**WHAT NEEDS TO BE DONE**. Begin at the first line and end at the line containing "facet_fade_at = -17.0". Extract exactly those lines.

**DATASET SECTION**.
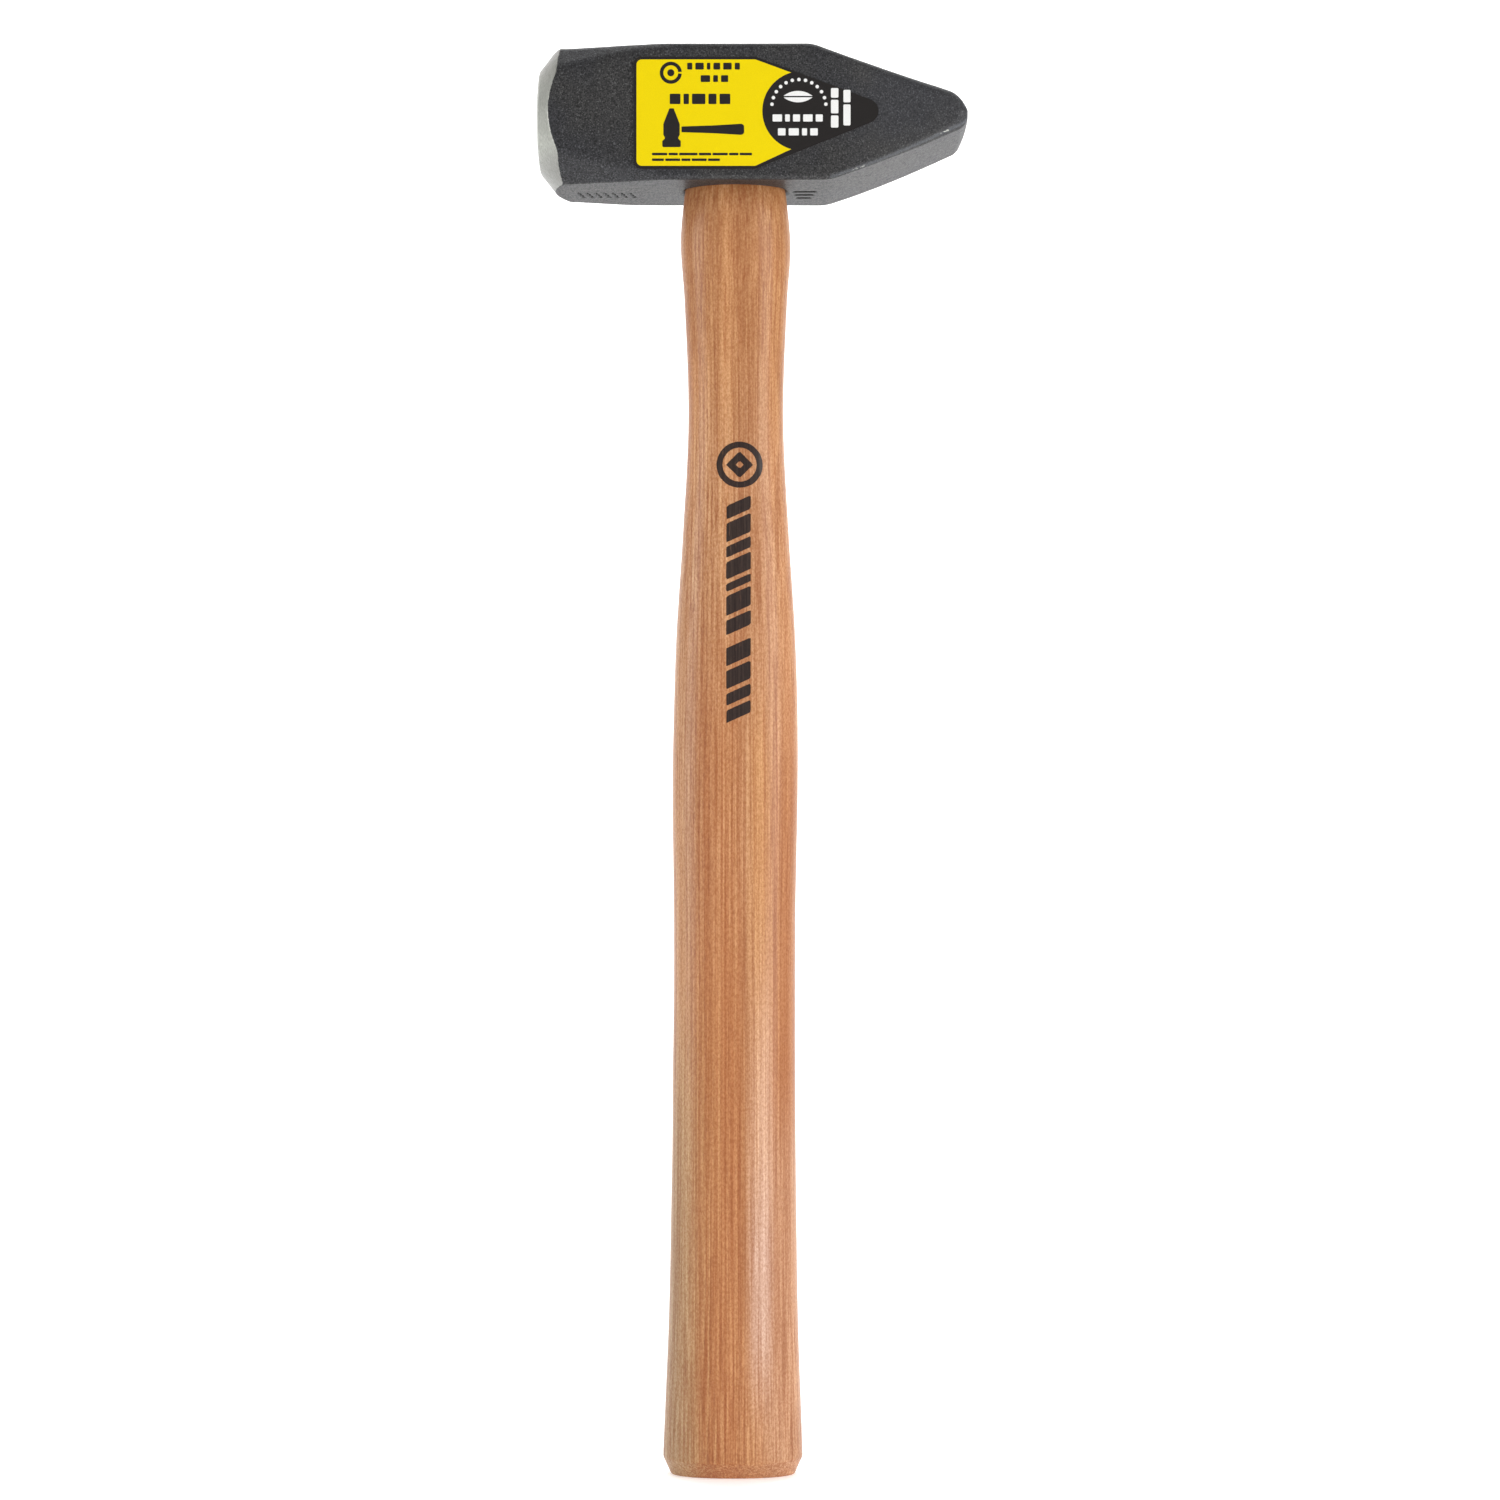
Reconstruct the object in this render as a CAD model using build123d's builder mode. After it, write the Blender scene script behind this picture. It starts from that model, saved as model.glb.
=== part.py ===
from build123d import *
import os
from math import cos, radians, sin

os.makedirs("parts", exist_ok=True)

# Cross-peen blacksmith hammer: a 2.5 lb forged head on a 16 in hickory handle, in millimetres.
# It stands on the flat end of its handle: +Z runs up the handle and +X points to the peen.
# The label is on the cheek that faces -Y. The origin is the centre of the flat end.

# ---- head; X is measured from the handle's axis, heights from the head's own long axis ----
overall_height = 406.4
head_height = 38.7
head_thickness = 41.4
face_reach = 57.0
peen_reach = 66.2
peen_from = 23.7
peen_angle = 19.6
nose_radius = 5.7
peen_corner_radius = 5.0
peen_break_radius = 6.0
forged_edge_radius = 2.6

# the cheeks draw in towards the striking face
cheek_taper_from = -24.0
face_end_thickness = 36.0

# corner facets beside the striking face: their size at one station, and where they fade out
facet_station = -49.2
facet_height = 7.2
facet_depth = 6.2
facet_fade_at = -17.0

# ground striking face: a crowned disc inside a cone
face_radius = 14.5
face_crown = 1.1
face_corner_radius = 0.8
bevel_run = 0.85
bevel_radius = 34.0

# ---- eye: an oval hourglass through the head, with a bevelled rim at its lower mouth ----
eye_mouth = (28.6, 22.4)
eye_waist = (27.4, 21.2)
eye_top = (29.6, 23.8)
eye_rim_depth = 1.2
eye_rim_width = 1.1

# ---- handle: height above the butt, width along X and depth along Y at each station ----
butt_flat = (0.0, 34.5, 23.2)
butt_edge = (5.2, 39.6, 28.4)
flare = (44.0, 36.7, 27.0)
grip = (96.0, 34.85, 26.2)
palm = (156.0, 34.6, 26.2)
belly = (207.0, 35.5, 26.6)
slope = (242.0, 33.4, 25.6)
upper_slope = (268.0, 30.1, 24.2)
neck = (302.5, 26.7, 22.8)
lower_shoulder = (337.0, 28.9, 24.2)
shoulder = (354.3, 31.15, 25.4)
collar = (367.0, 29.1, 22.9)

# ---- wedges, driven in from the top of the eye ----
kerf_width = 1.2
kerf_depth = 33.0
wood_wedge_depth = 27.0
wood_wedge_top = 4.2
wood_wedge_tip = 1.2
steel_wedge_depth = 18.0
steel_wedge_width = 15.0
steel_wedge_top = 2.8
steel_wedge_tip = 1.1
steel_wedge_offset = 7.4
barb_count = 3
barb_step = 0.35

# ---- label: a film with rounded corners and a tapered end; heights from the head's axis ----
label_thickness = 0.15
label_left = -28.4
label_taper_from = 5.85
label_apex = 46.6
label_top = 15.0
label_bottom = -16.5
label_tip_radius = 3.5
label_corner_radius = 2.0

# ---- derived ----
half_height = head_height / 2
cheek = head_thickness / 2
face_end_cheek = face_end_thickness / 2
head_top = overall_height
head_bottom = overall_height - head_height
head_axis = overall_height - half_height
side_view = Plane(origin=(0, 0, head_axis), x_dir=(1, 0, 0), z_dir=(0, -1, 0))
front_cheek = side_view.offset(cheek)
face_rim = -face_reach + face_crown
bevel_end = face_rim + bevel_run * (bevel_radius - face_radius)
behind_peen = 2 * peen_reach
nose_start_x = peen_reach - nose_radius + nose_radius * sin(radians(peen_angle))
nose_start_z = nose_radius * cos(radians(peen_angle))
eye_entry = (head_bottom + eye_rim_depth, *eye_mouth)
eye_rim = (head_bottom, eye_mouth[0] + 2 * eye_rim_width, eye_mouth[1] + 2 * eye_rim_width)
eye_stations = (eye_entry, (head_axis, *eye_waist), (head_top, *eye_top))
grip_stations = (butt_edge, flare, grip, palm, belly, slope)
neck_stations = (upper_slope, neck, lower_shoulder, shoulder, collar, eye_entry)


def facet_plane(side, level):
    """Plane of one corner facet; side is -1 or 1 along Y, level is -1 or 1 along Z."""
    drawn_in = (cheek_taper_from - facet_station) / (cheek_taper_from + face_reach)
    station_cheek = cheek - drawn_in * (cheek - face_end_cheek)
    edge_height = head_axis + level * half_height
    on_cheek = Vector(facet_station, side * station_cheek, edge_height - level * facet_height)
    on_top = Vector(facet_station, side * (station_cheek - facet_depth), edge_height)
    fade = Vector(facet_fade_at, side * cheek, edge_height)
    normal = (on_top - on_cheek).cross(fade - on_cheek)
    return Plane(origin=on_cheek, z_dir=normal if normal.Y * side > 0 else -normal)


def barbed_outline(centre):
    """Outline of a steel wedge seen from the front: it narrows downwards in barbed steps."""
    flank = []
    for barb in range(barb_count + 1):
        share = barb / barb_count
        half = (steel_wedge_top + (steel_wedge_tip - steel_wedge_top) * share) / 2
        height = head_top - steel_wedge_depth * share
        if barb > 0:
            flank.append((half - barb_step, height))
        if barb < barb_count:
            flank.append((half, height))
    right = [(centre + half, height) for half, height in flank]
    left = [(centre - half, height) for half, height in reversed(flank)]
    return right + left


# Eye core: the space that the handle's tongue and its wedges fill exactly.
with BuildPart() as eye_core:
    for height, length, width in eye_stations:
        with BuildSketch(Plane.XY.offset(height)):
            Ellipse(length / 2, width / 2)
    loft()

# Head: a forged blank with softened edges, then its facets, its ground face and its eye.
with BuildPart() as head:
    # side profile through the full thickness
    with BuildSketch(side_view) as profile:
        with BuildLine():
            Polyline(
                (nose_start_x, nose_start_z),
                (peen_from, half_height),
                (-face_reach, half_height),
                (-face_reach, -half_height),
                (peen_from, -half_height),
                (nose_start_x, -nose_start_z),
            )
            ThreePointArc((nose_start_x, -nose_start_z), (peen_reach, 0), (nose_start_x, nose_start_z))
        make_face()
        fillet(profile.vertices().filter_by_position(Axis.X, 0, 2 * peen_from), peen_break_radius)
    extrude(amount=cheek, both=True)

    # plan view of the cheeks, which draw in towards the striking face
    with BuildSketch(Plane.XY.offset(head_bottom)):
        with BuildLine():
            Polyline(
                (-face_reach, -face_end_cheek),
                (cheek_taper_from, -cheek),
                (peen_reach, -cheek),
                (peen_reach, cheek),
                (cheek_taper_from, cheek),
                (-face_reach, face_end_cheek),
                close=True,
            )
        make_face()
    extrude(amount=head_height, mode=Mode.INTERSECT)

    # softened edges round both cheeks, except the upright ones
    cheek_faces = head.faces().sort_by(Axis.Y)[:2] + head.faces().sort_by(Axis.Y)[-2:]
    fillet(cheek_faces.edges().filter_by(Axis.Z, reverse=True), forged_edge_radius)

    # plan view of the peen, rounded at both ends of its edge
    with BuildSketch(Plane.XY.offset(head_bottom)) as plan:
        with Locations((peen_reach - behind_peen / 2, 0)):
            Rectangle(behind_peen, head_thickness)
        fillet(plan.vertices().group_by(Axis.X)[-1], peen_corner_radius)
    extrude(amount=head_height, mode=Mode.INTERSECT)

    # corner facets
    for side in (-1, 1):
        for level in (-1, 1):
            with BuildSketch(facet_plane(side, level)):
                Rectangle(2 * face_reach, 2 * face_reach)
            extrude(amount=head_thickness, mode=Mode.SUBTRACT)

    # ground striking face: its crown drops by a quarter at half its radius
    with BuildSketch(side_view) as grind:
        with BuildLine():
            ThreePointArc(
                (-face_reach, 0), (-face_reach + face_crown / 4, face_radius / 2), (face_rim, face_radius)
            )
            Polyline(
                (face_rim, face_radius),
                (bevel_end, bevel_radius),
                (behind_peen, bevel_radius),
                (behind_peen, 0),
                (-face_reach, 0),
            )
        make_face()
        fillet(grind.vertices().sort_by_distance((face_rim, face_radius))[0], face_corner_radius)
    revolve(axis=Axis((0, 0, head_axis), (1, 0, 0)), mode=Mode.INTERSECT)

    # eye, and the bevelled rim of its lower mouth
    add(eye_core.part, mode=Mode.SUBTRACT)
    for height, length, width in (eye_rim, eye_entry):
        with BuildSketch(Plane.XY.offset(height)):
            Ellipse(length / 2, width / 2)
    loft(mode=Mode.SUBTRACT)
head.part.label = "head"
export_step(head.part, "parts/head.step")

# Steel wedges: two, driven across the wooden one on either side of the eye's middle.
steel_wedges = []
for name, centre in (("steel_wedge_face", -steel_wedge_offset), ("steel_wedge_peen", steel_wedge_offset)):
    with BuildPart() as steel_wedge:
        with BuildSketch(Plane.XZ):
            with BuildLine():
                Polyline(*barbed_outline(centre), close=True)
            make_face()
        extrude(amount=steel_wedge_width / 2, both=True)
    steel_wedge.part.label = name
    export_step(steel_wedge.part, f"parts/{name}.step")
    steel_wedges.append(steel_wedge.part)

# Wedge space: the tapered slot that the wooden wedge opens in the tongue.
with BuildPart() as wedge_space:
    with BuildSketch(Plane.YZ):
        with BuildLine():
            Polyline(
                (-wood_wedge_tip / 2, head_top - wood_wedge_depth),
                (wood_wedge_tip / 2, head_top - wood_wedge_depth),
                (wood_wedge_top / 2, head_top),
                (-wood_wedge_top / 2, head_top),
                close=True,
            )
        make_face()
    extrude(amount=eye_top[0], both=True)

# Wooden wedge: as long as the eye, and cut across by the two steel ones.
with BuildPart() as wood_wedge:
    add(wedge_space.part)
    add(eye_core.part, mode=Mode.INTERSECT)
    add(steel_wedges, mode=Mode.SUBTRACT)
wood_wedge.part.label = "wood_wedge"
export_step(wood_wedge.part, "parts/wood_wedge.step")

# Handle: an oval grip and neck, then the tongue that fills the eye round its wedges.
with BuildPart() as handle:
    # chamfered butt
    for height, width, depth in (butt_flat, butt_edge):
        with BuildSketch(Plane.XY.offset(height)):
            Ellipse(width / 2, depth / 2)
    loft()

    # grip, neck, shoulder and collar
    for height, width, depth in grip_stations + neck_stations:
        with BuildSketch(Plane.XY.offset(height)):
            Ellipse(width / 2, depth / 2)
    loft()

    # tongue with its saw kerf, opened by the wedges
    add(eye_core.part)
    with BuildSketch(Plane.XY.offset(head_top - kerf_depth)):
        Rectangle(2 * eye_top[0], kerf_width)
    extrude(amount=kerf_depth, mode=Mode.SUBTRACT)
    add([wedge_space.part, *steel_wedges], mode=Mode.SUBTRACT)
handle.part.label = "handle"
export_step(handle.part, "parts/handle.step")

# Label: a thin film on the front cheek, tapered like the peen.
with BuildPart() as label:
    with BuildSketch(front_cheek) as film:
        with BuildLine():
            Polyline(
                (label_left, label_top),
                (label_taper_from, label_top),
                (label_apex, 0),
                (label_taper_from, label_bottom),
                (label_left, label_bottom),
                close=True,
            )
        make_face()
        fillet(film.vertices().group_by(Axis.X)[0], label_corner_radius)
        fillet(film.vertices().group_by(Axis.X)[-1], label_tip_radius)
    extrude(amount=label_thickness)
label.part.label = "label"
export_step(label.part, "parts/label.step")
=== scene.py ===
import math

import bpy
import numpy as np
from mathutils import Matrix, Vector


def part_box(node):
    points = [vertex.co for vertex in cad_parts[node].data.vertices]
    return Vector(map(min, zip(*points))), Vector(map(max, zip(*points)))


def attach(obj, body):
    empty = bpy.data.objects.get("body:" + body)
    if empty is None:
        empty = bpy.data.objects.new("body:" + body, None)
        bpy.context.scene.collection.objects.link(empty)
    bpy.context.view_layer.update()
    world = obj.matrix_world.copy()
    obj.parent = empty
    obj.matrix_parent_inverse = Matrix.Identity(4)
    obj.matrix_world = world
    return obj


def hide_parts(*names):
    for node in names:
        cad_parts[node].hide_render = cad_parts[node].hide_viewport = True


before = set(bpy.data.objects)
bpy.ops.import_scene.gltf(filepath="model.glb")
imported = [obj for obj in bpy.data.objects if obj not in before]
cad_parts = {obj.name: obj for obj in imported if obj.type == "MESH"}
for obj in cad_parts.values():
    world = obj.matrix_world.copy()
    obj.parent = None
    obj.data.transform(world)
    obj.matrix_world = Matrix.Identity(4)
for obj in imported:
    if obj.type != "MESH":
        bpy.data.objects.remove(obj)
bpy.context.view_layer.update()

# Sizes are in millimetres. Heights inside the head are measured from the head's own axis.
MM = 0.001
HEAD_LOW, HEAD_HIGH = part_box("head")
LABEL_LOW, LABEL_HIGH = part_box("label")
HEAD_AXIS = (HEAD_LOW.z + HEAD_HIGH.z) / 2 / MM
HALF_HEIGHT = (HEAD_HIGH.z - HEAD_LOW.z) / 2 / MM
HALF_DEPTH = HEAD_HIGH.y / MM
FACE_TIP = HEAD_LOW.x / MM
PEEN_TIP = HEAD_HIGH.x / MM
TOP = HEAD_HIGH.z / MM
LABEL_LEFT = LABEL_LOW.x / MM
LABEL_RIGHT = LABEL_HIGH.x / MM
LABEL_BOTTOM = LABEL_LOW.z / MM - HEAD_AXIS
LABEL_TOP = LABEL_HIGH.z / MM - HEAD_AXIS

# Head mesh
MESH_STEP = 0.52
SETTLE_ROUNDS = 7
SETTLE_PROBE = 0.02
LONGEST_MOVE = 0.4
NORMAL_PROBE = 0.07
FAR = 9.0

# Head, with fades given as from and to
PEEN_TOP_FROM = 21.8
PEEN_TOP_ANGLE = math.radians(18.84)
PEEN_TOP_HOLLOW = 0.26
PEEN_UNDER_FROM = 26.6
PEEN_UNDER_ANGLE = math.radians(21.46)
PEEN_UNDER_SWELL = 0.6
PEEN_RUN = 36.0
PEEN_BREAK_REACH = 0.55
NOSE_UPPER_REACH = 5.2
NOSE_LOWER_REACH = 2.6
NOSE_FADE = (-2.5, 2.5)
NOSE_CROWN = 0.6
EDGE_REACH = 2.4
UNDER_EDGE_REACH = 1.5
EDGE_FADE = (-6.0, 6.0)
TIP_EDGE_REACH = 2.8
TIP_EDGE_FADE = (40.0, 62.0)
CHEEK_TAPER_FROM = -24.0
CHEEK_TAPER = 0.079
TAPER_SOFTNESS = 3.0
FACET_ROUNDING = 0.01
FACET_FROM = -49.2
UPPER_FACET = (6.9, 5.5, -17.0)
LOWER_FACET = (7.75, 6.1, -18.0)
BACK_LOWER_FACET = (6.6, 4.4, -27.0)
UPPER_FACET_REACH = 1.3
LOWER_FACET_REACH = 0.8
FACE_RADIUS = 14.45
FACE_CROWN = 1.1
FACE_EDGE_REACH = 0.35
CONE_RUN = 0.79
CONE_HOLLOW = 0.06
CONE_WIDTH = 8.0
GRIND_EDGE_REACH = 0.22
GRIND_CENTRE = 0.6
EYE_MOUTH_AT = -18.15
EYE_MOUTH = (14.3, 11.2)
EYE_WAIST = (13.7, 10.6)
EYE_TOP = (14.8, 11.9)
EYE_RIM = 1.1
EYE_RIM_SOFTNESS = 0.15
EYE_EDGE_REACH = 0.5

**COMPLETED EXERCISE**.
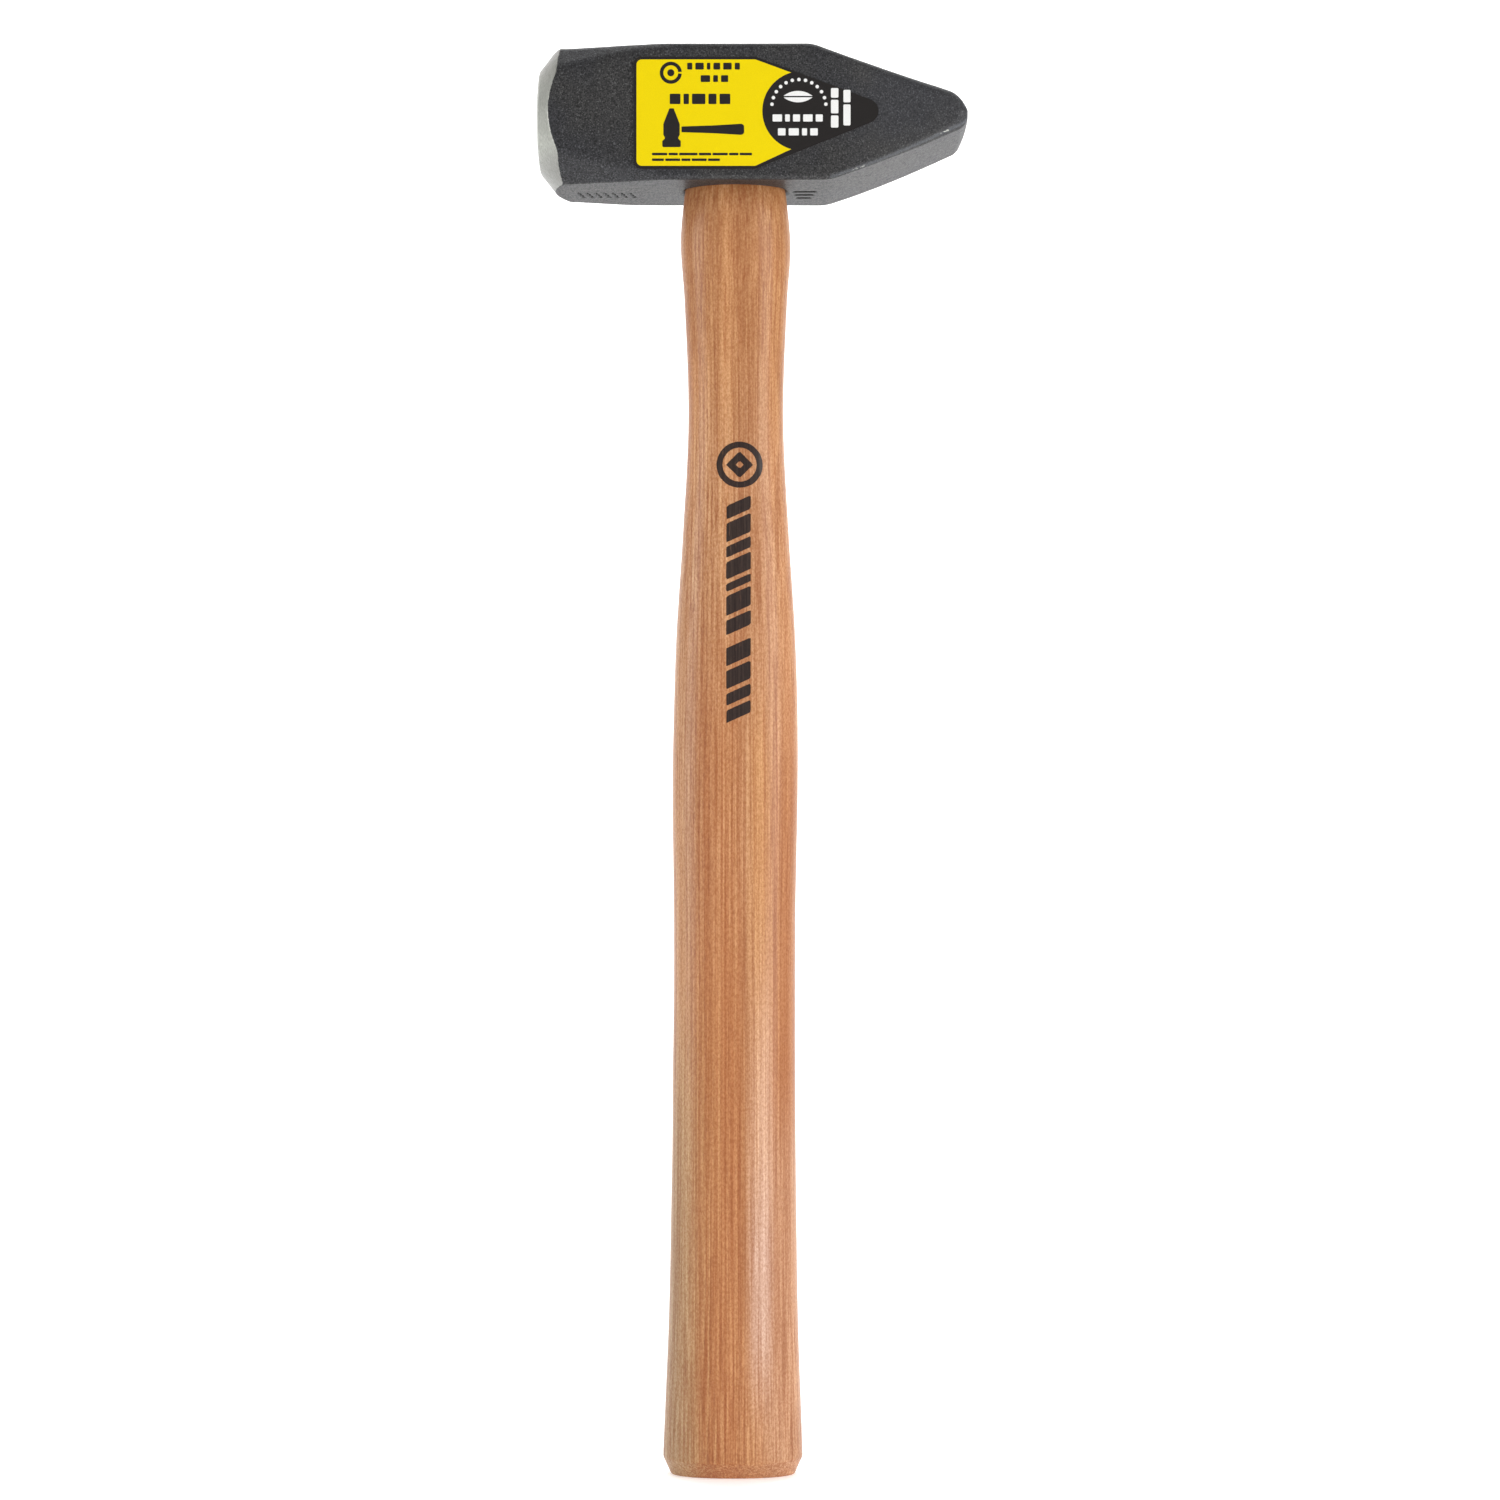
Reconstruct the object in this render as a CAD model using build123d's builder mode. After it, write the Blender scene script behind this picture. It starts from that model, saved as model.glb.
=== part.py ===
from build123d import *
import os
from math import cos, radians, sin

os.makedirs("parts", exist_ok=True)

# Cross-peen blacksmith hammer: a 2.5 lb forged head on a 16 in hickory handle, in millimetres.
# It stands on the flat end of its handle: +Z runs up the handle and +X points to the peen.
# The label is on the cheek that faces -Y. The origin is the centre of the flat end.

# ---- head; X is measured from the handle's axis, heights from the head's own long axis ----
overall_height = 406.4
head_height = 38.7
head_thickness = 41.4
face_reach = 57.0
peen_reach = 66.2
peen_from = 23.7
peen_angle = 19.6
nose_radius = 5.7
peen_corner_radius = 5.0
peen_break_radius = 6.0
forged_edge_radius = 2.6

# the cheeks draw in towards the striking face
cheek_taper_from = -24.0
face_end_thickness = 36.0

# corner facets beside the striking face: their size at one station, and where they fade out
facet_station = -49.2
facet_height = 7.2
facet_depth = 6.2
facet_fade_at = -17.0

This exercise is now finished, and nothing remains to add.